Exercise requirements: Please quote exactly the lines below from the line containing "Write part 2" to the line containing "save(turned_ring(TUBE_R + SHEET, TUBE_R, low, high), name)", both lines included, and nothing else.

Materials provided:
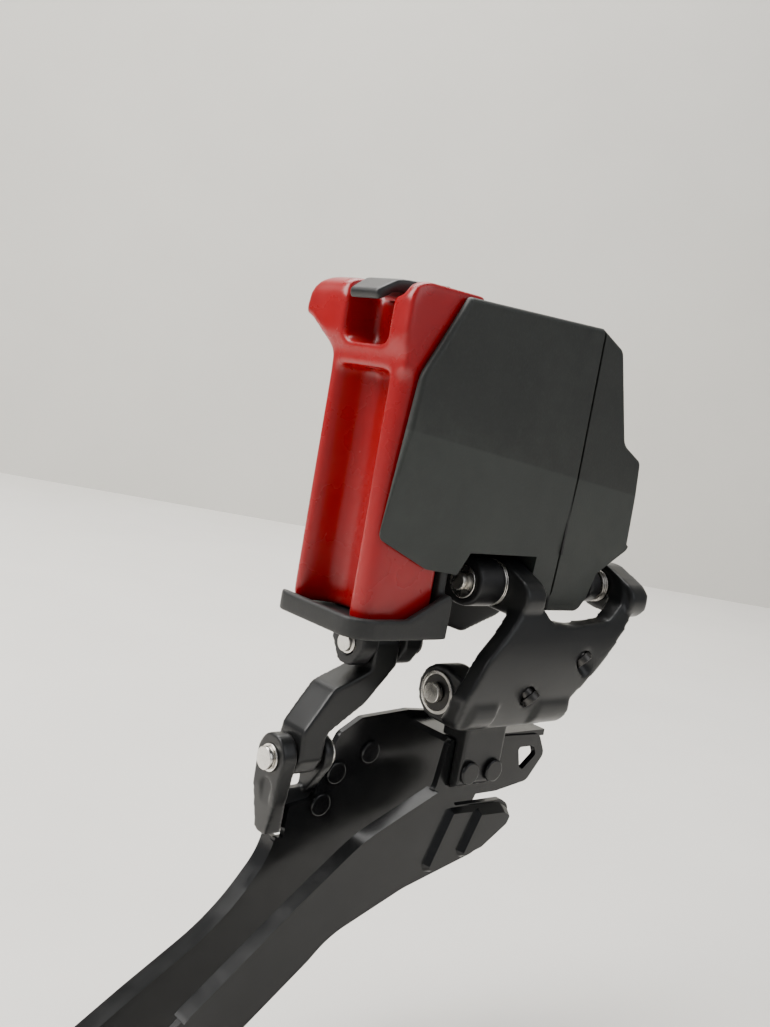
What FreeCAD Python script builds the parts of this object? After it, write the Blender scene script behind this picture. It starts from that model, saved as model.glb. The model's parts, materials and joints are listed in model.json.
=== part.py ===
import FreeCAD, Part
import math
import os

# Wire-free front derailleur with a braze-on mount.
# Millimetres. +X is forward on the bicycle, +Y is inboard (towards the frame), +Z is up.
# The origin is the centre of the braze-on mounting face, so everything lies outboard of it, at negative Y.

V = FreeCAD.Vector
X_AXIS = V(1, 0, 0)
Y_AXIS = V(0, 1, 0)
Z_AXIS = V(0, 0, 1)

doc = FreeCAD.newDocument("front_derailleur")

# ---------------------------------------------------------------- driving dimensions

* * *

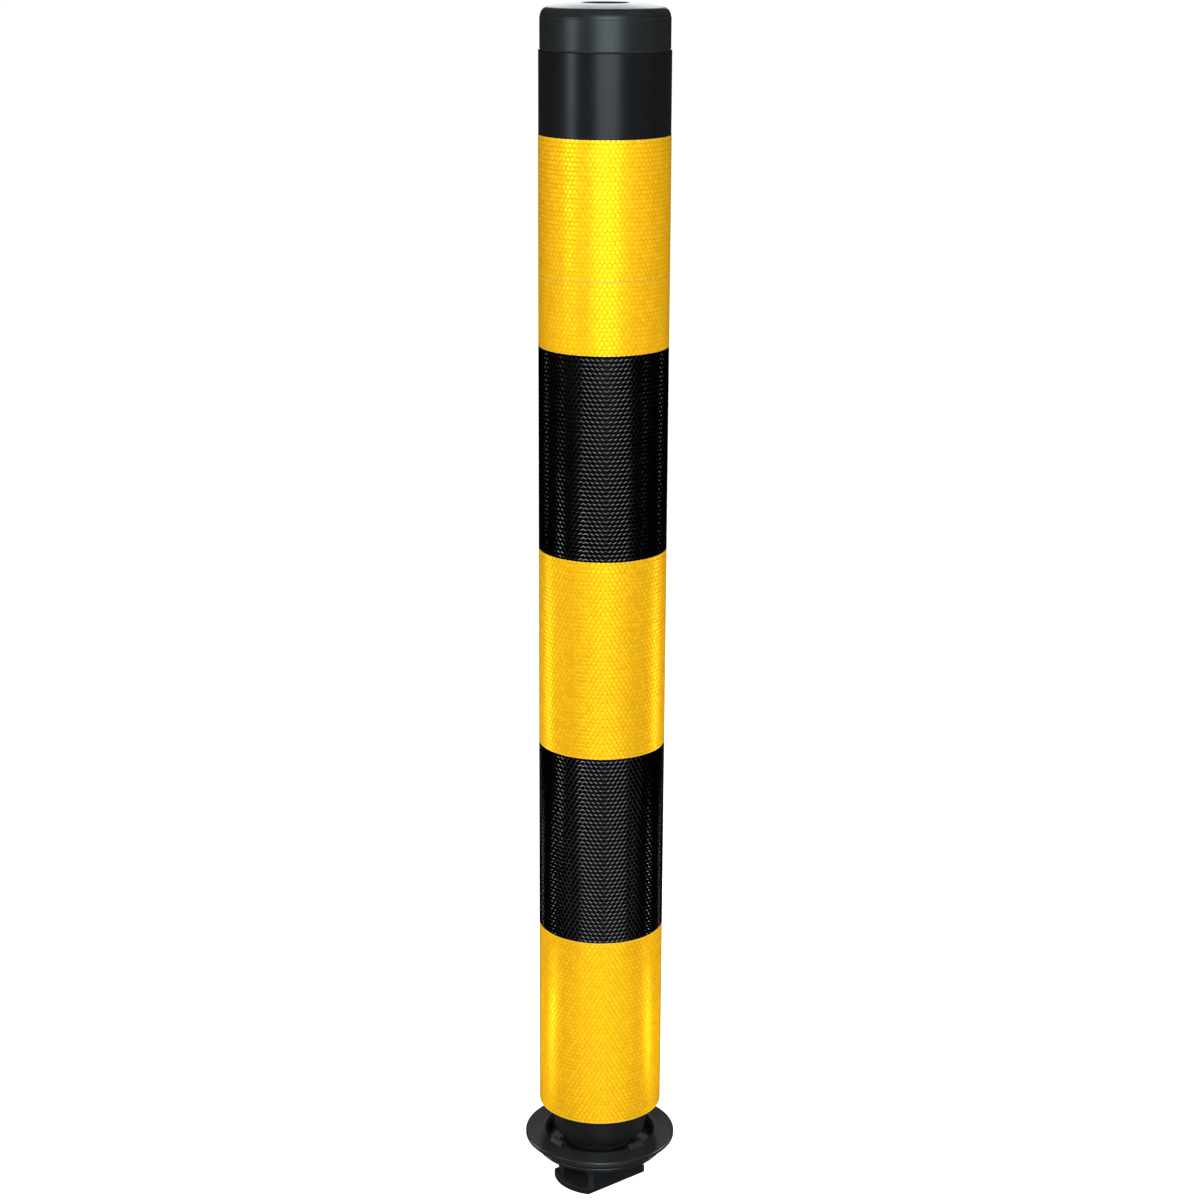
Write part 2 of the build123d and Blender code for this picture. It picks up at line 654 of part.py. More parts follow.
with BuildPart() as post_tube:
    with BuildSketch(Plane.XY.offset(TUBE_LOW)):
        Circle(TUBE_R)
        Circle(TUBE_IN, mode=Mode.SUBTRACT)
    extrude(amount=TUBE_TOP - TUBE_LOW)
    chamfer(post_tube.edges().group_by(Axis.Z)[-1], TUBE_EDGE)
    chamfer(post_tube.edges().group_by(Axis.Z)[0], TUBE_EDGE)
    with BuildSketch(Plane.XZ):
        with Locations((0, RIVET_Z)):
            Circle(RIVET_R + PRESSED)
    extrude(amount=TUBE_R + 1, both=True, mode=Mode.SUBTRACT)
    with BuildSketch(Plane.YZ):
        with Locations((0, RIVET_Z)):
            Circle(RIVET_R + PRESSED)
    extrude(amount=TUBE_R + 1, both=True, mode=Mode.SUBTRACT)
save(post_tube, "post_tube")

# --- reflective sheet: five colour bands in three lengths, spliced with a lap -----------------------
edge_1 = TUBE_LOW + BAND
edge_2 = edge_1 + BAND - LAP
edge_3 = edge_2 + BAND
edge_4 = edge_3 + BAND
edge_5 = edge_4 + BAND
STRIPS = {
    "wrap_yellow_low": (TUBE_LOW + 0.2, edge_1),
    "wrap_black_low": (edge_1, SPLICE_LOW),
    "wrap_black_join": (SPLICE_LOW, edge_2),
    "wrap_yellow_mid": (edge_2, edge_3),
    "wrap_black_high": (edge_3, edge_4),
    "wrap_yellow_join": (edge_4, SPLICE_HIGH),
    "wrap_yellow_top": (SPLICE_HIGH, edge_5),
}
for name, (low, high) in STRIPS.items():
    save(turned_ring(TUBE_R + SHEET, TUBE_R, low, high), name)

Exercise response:
Write part 2 of the build123d and Blender code for this picture. It picks up at line 654 of part.py. More parts follow.
with BuildPart() as post_tube:
    with BuildSketch(Plane.XY.offset(TUBE_LOW)):
        Circle(TUBE_R)
        Circle(TUBE_IN, mode=Mode.SUBTRACT)
    extrude(amount=TUBE_TOP - TUBE_LOW)
    chamfer(post_tube.edges().group_by(Axis.Z)[-1], TUBE_EDGE)
    chamfer(post_tube.edges().group_by(Axis.Z)[0], TUBE_EDGE)
    with BuildSketch(Plane.XZ):
        with Locations((0, RIVET_Z)):
            Circle(RIVET_R + PRESSED)
    extrude(amount=TUBE_R + 1, both=True, mode=Mode.SUBTRACT)
    with BuildSketch(Plane.YZ):
        with Locations((0, RIVET_Z)):
            Circle(RIVET_R + PRESSED)
    extrude(amount=TUBE_R + 1, both=True, mode=Mode.SUBTRACT)
save(post_tube, "post_tube")

# --- reflective sheet: five colour bands in three lengths, spliced with a lap -----------------------
edge_1 = TUBE_LOW + BAND
edge_2 = edge_1 + BAND - LAP
edge_3 = edge_2 + BAND
edge_4 = edge_3 + BAND
edge_5 = edge_4 + BAND
STRIPS = {
    "wrap_yellow_low": (TUBE_LOW + 0.2, edge_1),
    "wrap_black_low": (edge_1, SPLICE_LOW),
    "wrap_black_join": (SPLICE_LOW, edge_2),
    "wrap_yellow_mid": (edge_2, edge_3),
    "wrap_black_high": (edge_3, edge_4),
    "wrap_yellow_join": (edge_4, SPLICE_HIGH),
    "wrap_yellow_top": (SPLICE_HIGH, edge_5),
}
for name, (low, high) in STRIPS.items():
    save(turned_ring(TUBE_R + SHEET, TUBE_R, low, high), name)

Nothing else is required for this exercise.